Agrarian reform

Obliterate

farmer1Explaining her “no” vote to the Joint Resolution on CARP (Comprehensive Agrarian Reform Program) extension, Representative Risa Hontiveros of the pseudo-progressive party-list Akbayan said that Congress has “managed to obliterate an entire class” with the approval of the said resolution. Obliterate means “wipe out”, “eliminate” or “annihilate”. I wonder how a single act of Congress can wipe out, eliminate or annihilate the entire Filipino peasantry, which for almost four decades now, has been waging a civil war in the countryside to implement genuine agrarian reform.

As if her advocacy of CARP extension with reforms is the be all and end all of the peasants’ fight for land, Hontiveros has reduced the class struggle for effective control of land between peasants and landlords in the cozy confines of the House of Representatives. The Joint Resolution may have set back the peasants’ struggle for genuine agrarian reform in the parliamentary arena, not a surprise in landlords’ turf. But it certainly did not reverse the victories achieved by the peasants’ direct political actions in the countryside to own the land the till. Or will it hinder future triumphs of their agrarian revolution.

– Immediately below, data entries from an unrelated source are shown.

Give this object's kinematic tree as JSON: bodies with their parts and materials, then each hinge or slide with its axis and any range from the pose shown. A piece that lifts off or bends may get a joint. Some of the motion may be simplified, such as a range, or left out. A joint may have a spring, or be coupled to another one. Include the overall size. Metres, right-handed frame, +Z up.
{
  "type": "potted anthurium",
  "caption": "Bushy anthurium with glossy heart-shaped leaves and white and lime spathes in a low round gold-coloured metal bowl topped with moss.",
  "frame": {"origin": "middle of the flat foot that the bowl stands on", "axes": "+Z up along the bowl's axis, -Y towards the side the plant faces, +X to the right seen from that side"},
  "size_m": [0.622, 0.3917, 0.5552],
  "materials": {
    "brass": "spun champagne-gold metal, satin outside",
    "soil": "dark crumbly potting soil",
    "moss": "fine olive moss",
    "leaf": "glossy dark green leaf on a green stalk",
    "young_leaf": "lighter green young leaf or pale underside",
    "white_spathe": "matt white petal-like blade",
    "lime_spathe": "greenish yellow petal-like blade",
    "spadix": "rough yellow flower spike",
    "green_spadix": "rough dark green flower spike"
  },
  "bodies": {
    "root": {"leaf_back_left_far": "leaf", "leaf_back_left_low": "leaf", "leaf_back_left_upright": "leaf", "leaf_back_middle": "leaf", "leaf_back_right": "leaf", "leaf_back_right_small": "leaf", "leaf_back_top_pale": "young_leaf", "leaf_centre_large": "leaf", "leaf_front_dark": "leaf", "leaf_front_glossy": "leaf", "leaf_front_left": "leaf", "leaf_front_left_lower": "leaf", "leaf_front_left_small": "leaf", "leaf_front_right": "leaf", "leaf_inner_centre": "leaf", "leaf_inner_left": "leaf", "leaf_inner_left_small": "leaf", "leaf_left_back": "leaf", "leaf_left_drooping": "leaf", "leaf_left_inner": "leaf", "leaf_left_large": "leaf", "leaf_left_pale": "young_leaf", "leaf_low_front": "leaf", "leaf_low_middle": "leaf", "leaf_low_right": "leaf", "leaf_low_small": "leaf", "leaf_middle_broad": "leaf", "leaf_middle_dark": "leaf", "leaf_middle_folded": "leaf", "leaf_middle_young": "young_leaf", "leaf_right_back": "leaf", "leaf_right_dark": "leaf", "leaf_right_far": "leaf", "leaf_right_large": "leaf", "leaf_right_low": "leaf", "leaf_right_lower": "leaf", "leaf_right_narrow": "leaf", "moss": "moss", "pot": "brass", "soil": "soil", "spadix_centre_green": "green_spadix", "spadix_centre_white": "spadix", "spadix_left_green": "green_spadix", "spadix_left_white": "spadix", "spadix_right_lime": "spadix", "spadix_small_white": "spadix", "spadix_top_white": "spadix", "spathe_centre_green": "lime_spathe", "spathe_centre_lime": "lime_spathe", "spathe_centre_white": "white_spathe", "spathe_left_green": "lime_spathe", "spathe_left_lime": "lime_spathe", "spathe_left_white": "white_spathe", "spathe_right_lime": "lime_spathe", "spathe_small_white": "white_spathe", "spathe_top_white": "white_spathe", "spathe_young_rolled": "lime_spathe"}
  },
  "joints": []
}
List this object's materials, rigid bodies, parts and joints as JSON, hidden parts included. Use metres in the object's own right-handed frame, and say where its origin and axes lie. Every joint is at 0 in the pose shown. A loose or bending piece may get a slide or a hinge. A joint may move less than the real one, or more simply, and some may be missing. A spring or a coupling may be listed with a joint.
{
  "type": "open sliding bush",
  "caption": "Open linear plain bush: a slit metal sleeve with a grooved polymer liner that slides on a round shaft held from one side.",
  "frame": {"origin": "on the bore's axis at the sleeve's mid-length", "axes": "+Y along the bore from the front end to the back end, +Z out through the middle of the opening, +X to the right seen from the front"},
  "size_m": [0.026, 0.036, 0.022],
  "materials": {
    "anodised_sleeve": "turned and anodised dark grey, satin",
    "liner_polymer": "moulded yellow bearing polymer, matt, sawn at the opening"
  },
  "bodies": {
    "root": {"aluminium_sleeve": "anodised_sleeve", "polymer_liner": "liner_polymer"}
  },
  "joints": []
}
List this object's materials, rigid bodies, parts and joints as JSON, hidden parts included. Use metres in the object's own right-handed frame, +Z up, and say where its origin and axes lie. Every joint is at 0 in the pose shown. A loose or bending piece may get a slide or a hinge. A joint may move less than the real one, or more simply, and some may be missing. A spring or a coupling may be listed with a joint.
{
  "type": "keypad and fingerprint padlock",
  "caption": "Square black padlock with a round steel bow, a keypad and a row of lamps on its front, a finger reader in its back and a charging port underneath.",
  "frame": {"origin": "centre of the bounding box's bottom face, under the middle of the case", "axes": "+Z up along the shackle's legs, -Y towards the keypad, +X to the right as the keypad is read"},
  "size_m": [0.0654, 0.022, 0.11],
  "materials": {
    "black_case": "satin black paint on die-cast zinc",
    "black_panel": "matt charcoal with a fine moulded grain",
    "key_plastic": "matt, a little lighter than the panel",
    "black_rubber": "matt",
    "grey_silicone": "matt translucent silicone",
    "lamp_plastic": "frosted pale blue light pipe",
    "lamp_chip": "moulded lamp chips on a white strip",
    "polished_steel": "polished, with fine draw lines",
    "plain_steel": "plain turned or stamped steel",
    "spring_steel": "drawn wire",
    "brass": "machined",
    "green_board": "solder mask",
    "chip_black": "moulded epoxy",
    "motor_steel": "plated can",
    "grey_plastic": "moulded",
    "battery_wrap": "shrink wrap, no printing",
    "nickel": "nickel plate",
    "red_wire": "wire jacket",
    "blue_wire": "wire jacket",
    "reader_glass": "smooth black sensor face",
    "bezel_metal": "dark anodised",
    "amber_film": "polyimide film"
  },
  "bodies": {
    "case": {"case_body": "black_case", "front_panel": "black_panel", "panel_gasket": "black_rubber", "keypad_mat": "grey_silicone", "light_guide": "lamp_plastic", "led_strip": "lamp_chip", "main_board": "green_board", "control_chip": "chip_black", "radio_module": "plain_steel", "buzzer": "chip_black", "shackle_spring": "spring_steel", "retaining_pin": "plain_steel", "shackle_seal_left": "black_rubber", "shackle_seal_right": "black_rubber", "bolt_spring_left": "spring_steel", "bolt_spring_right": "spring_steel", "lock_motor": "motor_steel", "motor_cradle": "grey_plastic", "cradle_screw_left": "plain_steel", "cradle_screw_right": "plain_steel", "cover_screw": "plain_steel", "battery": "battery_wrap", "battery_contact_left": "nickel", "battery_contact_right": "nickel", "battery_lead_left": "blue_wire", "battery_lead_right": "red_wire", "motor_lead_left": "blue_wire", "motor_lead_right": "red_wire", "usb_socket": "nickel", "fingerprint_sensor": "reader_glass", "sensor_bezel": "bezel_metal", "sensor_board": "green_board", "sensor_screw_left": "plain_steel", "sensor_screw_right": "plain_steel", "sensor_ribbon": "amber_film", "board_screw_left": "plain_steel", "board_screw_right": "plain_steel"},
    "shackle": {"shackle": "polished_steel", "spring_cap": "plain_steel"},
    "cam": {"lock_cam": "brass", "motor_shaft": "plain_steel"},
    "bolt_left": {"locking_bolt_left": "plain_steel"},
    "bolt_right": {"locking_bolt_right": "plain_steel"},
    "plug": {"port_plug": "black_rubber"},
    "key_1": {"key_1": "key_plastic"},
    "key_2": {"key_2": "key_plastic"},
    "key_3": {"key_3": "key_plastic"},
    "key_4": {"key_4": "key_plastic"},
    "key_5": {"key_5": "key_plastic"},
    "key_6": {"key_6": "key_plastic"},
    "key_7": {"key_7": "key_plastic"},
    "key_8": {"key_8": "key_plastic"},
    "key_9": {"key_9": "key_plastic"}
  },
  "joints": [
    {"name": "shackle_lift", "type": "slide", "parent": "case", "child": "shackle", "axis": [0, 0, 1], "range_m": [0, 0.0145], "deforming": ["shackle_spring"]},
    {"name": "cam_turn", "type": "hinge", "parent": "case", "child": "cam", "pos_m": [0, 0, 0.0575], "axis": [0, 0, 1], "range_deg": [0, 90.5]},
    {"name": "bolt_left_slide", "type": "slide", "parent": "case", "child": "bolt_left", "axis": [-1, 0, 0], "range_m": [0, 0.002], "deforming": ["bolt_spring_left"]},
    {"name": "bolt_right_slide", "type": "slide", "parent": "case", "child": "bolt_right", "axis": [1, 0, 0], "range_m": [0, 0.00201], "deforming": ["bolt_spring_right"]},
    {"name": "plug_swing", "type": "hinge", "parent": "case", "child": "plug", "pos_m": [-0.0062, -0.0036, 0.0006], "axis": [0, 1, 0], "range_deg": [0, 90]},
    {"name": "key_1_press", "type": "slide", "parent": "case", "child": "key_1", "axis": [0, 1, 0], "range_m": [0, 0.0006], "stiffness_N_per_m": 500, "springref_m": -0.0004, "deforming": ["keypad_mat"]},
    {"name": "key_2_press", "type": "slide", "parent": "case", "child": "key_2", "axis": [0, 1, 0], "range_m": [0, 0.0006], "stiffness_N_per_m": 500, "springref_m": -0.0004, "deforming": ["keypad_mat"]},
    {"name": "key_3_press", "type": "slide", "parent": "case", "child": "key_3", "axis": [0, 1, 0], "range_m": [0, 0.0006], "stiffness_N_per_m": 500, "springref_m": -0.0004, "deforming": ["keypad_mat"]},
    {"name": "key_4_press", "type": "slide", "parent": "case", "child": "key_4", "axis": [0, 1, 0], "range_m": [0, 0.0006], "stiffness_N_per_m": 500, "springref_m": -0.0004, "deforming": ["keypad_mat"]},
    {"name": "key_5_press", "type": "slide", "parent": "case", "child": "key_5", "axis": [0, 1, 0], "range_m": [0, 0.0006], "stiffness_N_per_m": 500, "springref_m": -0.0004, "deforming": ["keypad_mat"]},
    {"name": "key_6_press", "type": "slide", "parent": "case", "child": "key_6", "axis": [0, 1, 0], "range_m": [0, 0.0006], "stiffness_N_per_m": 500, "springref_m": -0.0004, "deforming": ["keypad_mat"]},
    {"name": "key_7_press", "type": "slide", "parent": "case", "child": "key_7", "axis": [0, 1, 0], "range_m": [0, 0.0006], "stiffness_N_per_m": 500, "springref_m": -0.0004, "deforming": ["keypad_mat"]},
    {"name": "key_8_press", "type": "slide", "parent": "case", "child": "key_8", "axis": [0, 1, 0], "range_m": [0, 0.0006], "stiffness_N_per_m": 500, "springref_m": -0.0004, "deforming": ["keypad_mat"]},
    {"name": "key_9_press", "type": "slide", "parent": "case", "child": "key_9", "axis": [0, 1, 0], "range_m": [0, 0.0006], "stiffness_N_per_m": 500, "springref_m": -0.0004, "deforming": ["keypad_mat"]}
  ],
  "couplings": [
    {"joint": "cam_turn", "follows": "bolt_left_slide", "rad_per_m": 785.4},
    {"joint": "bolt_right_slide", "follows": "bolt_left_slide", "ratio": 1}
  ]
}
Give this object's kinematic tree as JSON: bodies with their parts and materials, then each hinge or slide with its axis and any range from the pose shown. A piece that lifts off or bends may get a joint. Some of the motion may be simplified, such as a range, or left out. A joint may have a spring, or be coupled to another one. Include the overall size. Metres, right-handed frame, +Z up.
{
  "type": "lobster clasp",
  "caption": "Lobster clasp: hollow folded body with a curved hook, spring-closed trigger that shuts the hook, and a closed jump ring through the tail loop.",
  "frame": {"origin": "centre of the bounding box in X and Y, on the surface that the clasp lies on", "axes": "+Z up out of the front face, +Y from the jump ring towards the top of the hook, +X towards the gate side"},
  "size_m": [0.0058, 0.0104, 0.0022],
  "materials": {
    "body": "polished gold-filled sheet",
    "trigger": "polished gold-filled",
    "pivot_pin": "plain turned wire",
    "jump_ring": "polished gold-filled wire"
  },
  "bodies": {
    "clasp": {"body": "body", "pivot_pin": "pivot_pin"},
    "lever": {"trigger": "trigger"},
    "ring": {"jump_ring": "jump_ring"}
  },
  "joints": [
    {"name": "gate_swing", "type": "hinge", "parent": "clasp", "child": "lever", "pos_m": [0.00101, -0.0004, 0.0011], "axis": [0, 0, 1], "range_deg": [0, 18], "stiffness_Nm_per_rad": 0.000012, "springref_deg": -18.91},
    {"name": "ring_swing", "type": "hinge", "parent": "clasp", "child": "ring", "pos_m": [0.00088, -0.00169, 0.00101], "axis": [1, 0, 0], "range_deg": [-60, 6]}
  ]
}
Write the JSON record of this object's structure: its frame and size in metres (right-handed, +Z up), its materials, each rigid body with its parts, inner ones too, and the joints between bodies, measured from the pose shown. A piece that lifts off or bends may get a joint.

As the Bagong Alyansang Makabayan (Bayan) said in its recent statement, “The legislative arena is just one field of struggle by farmers and advocates of genuine agrarian reform. Indeed, the battleground is far wider than the halls of a landlord-dominated Congress. It is in the remotest barangays in the countryside where farmers and farm workers should collectively struggle against oppression and exploitation that stem from landlord domination.

I can assure Hontiveros that the Filipino peasantry will not be wiped out, eliminated nor annihilated any time soon. Heck, they were not obliterated by the political killings and state terrorism by GMA and her armed forces. And no matter what this brazenly anti-people regime does, it could never kill and obliterate an aspiration.

What is certain is that the latest developments in CARP, combined with state repression, Cha-cha, and worsening poverty and hunger, will further fuel agrarian unrest and social discontent. CARP’s extension has only further exposed the rottenness of Congress, and in the process convinced a growing number of tillers that a strong peasants’ and people’s movement is the greatest hope for genuine agrarian reform in the country.